Townshend engineered, arranged and played bass on this song. The Who never had a #1 hit - this was the only song he worked on that went to the top of the charts.
[...]
This was used in the 1969 film The Magic Christian.
It was also featured in the 2000 movie Almost Famous and the comedy movie Kingpin. 
[...] 
*This song was used in a commercial television advertisement campaign for DirecTV.* 

ok ?


----------



## ScottW (Jan 13, 2008)

Rumors are of MacBook Air?


----------



## icemanjc (Jan 13, 2008)

Sounds almost true.... And it shows up in Adium's usage before the Banners went up. http://www.macrumors.com/c.php?u=http://www.adiumx.com/sparkle/?forceShow%5B%5D=model&t=1200279301


----------



## andyhargreaves (Jan 14, 2008)

icemanjc said:


> Sounds almost true.... And it shows up in Adium's usage before the Banners went up. http://www.macrumors.com/c.php?u=http://www.adiumx.com/sparkle/?forceShow%5B%5D=model&t=1200279301



Also on this page, is a hit for AppleTV....?


----------



## Qion (Jan 14, 2008)

_"MacBook Error"_


----------



## ScottW (Jan 14, 2008)

Ha, hadn't thought about that, but it does sound like Error.


----------



## bbloke (Jan 14, 2008)

Hmm, what about an ultra-portable laptop that has a docking station it could wirelessly communicate with for when moving about the house?  Then again, maybe we're thinking too Mac-like, maybe this will be a completely different device (I cringe a little at the thought of a tablet, though).


----------



## bbloke (Jan 14, 2008)

Ah, on another site, someone has pointed out www.macbookair.com redirects in a rather interesting way (look at the URL it redirects to, rather than the page itself)...


----------



## icemanjc (Jan 14, 2008)

MacRumors claims to own macbookair.com.


----------



## TommyWillB (Dec 6, 2008)

Scott,

Can you UN-sticky this post and start a new one for MacWorld '09?


----------



## mastergremlin (May 26, 2009)

I needsome help guys. Does anybody know where I can contact Apple for a new laptop idea? Would really appreciate if someone helped me.


----------



## ElDiabloConCaca (May 26, 2009)

Apple does not "take outside ideas" from anyone for products.  You can write them all you want at http://www.apple.com/feedback or http://www.apple.com/contact, but be aware that they _will_ fall on deaf ears.

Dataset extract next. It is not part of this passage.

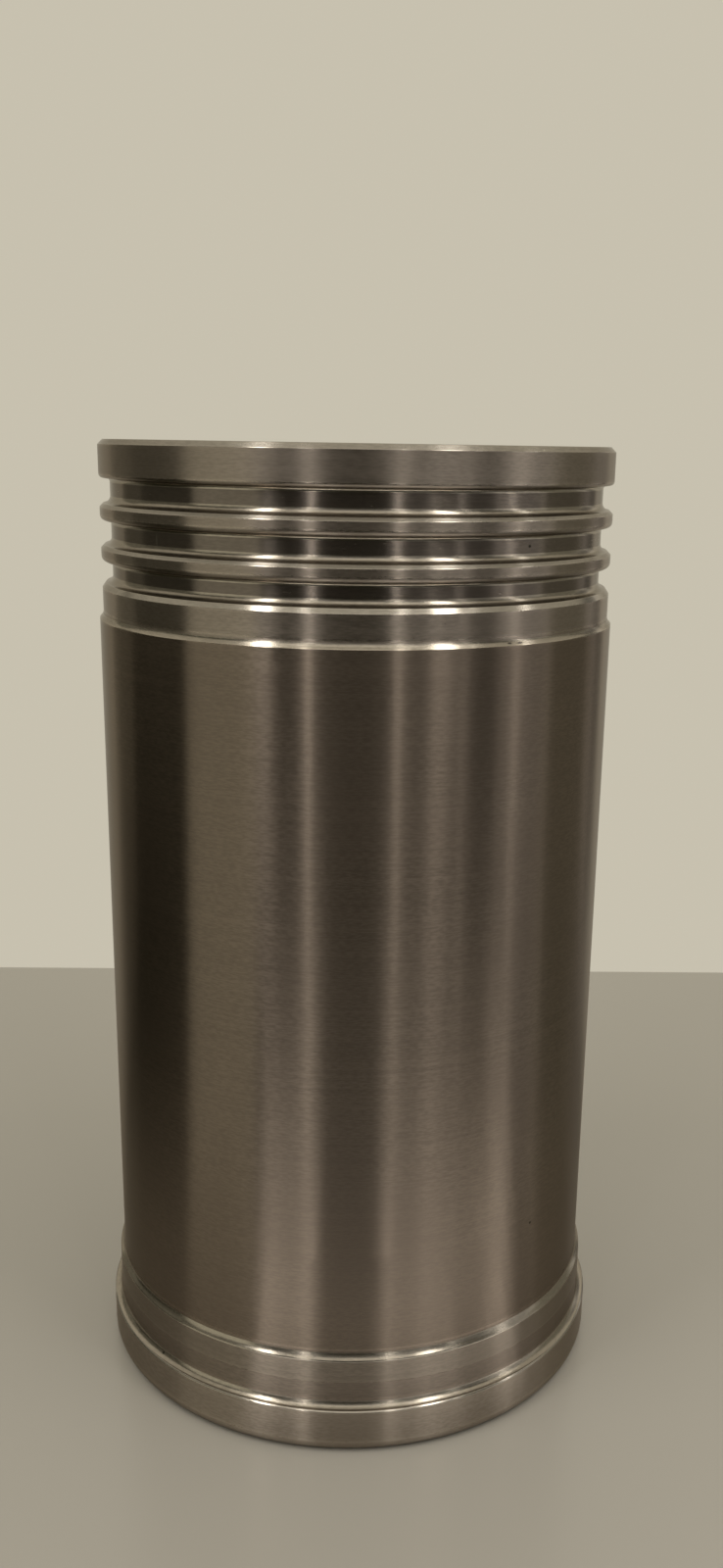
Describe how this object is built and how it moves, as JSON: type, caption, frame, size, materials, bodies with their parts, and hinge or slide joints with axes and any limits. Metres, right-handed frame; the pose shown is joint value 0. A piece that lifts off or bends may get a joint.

http://www.apple.com/legal/policies/ideas.html


----------



## mastergremlin (May 30, 2009)

Alright, thanks for the tip. Guess I have to try another way then.


----------



## ElDiabloConCaca (May 30, 2009)

Heh... pretty much the only way you're going to get Apple to listen to your idea is to get employed by them, and even then, you'll have to be pretty far up the corporate ladder for anyone to take your idea seriously.

I know we've all got really super-cool ideas that we think Apple should implement, but as far as Apple sees it, they're doing just fine themselves and have an excellent track record.  They don't need the help and suggestions -- not to mention the legal problems that could arise if'n they did implement someone's idea.

If you really want to get the idea out there, the best thing to do would be to discuss it here, have some lovely banter over your idea, then wait and see if Apple ever stumbles across the same idea.  I'm tellin' ya, Apple will not listen to your idea.  I hope that doesn't come across as mean -- it's just the way things are.  Apple does not take outside ideas, period -- no exceptions -- not even if it's the greatest idea in the world.


----------



## Satcomer (Aug 28, 2009)

"Holly old forum post Batman!"


----------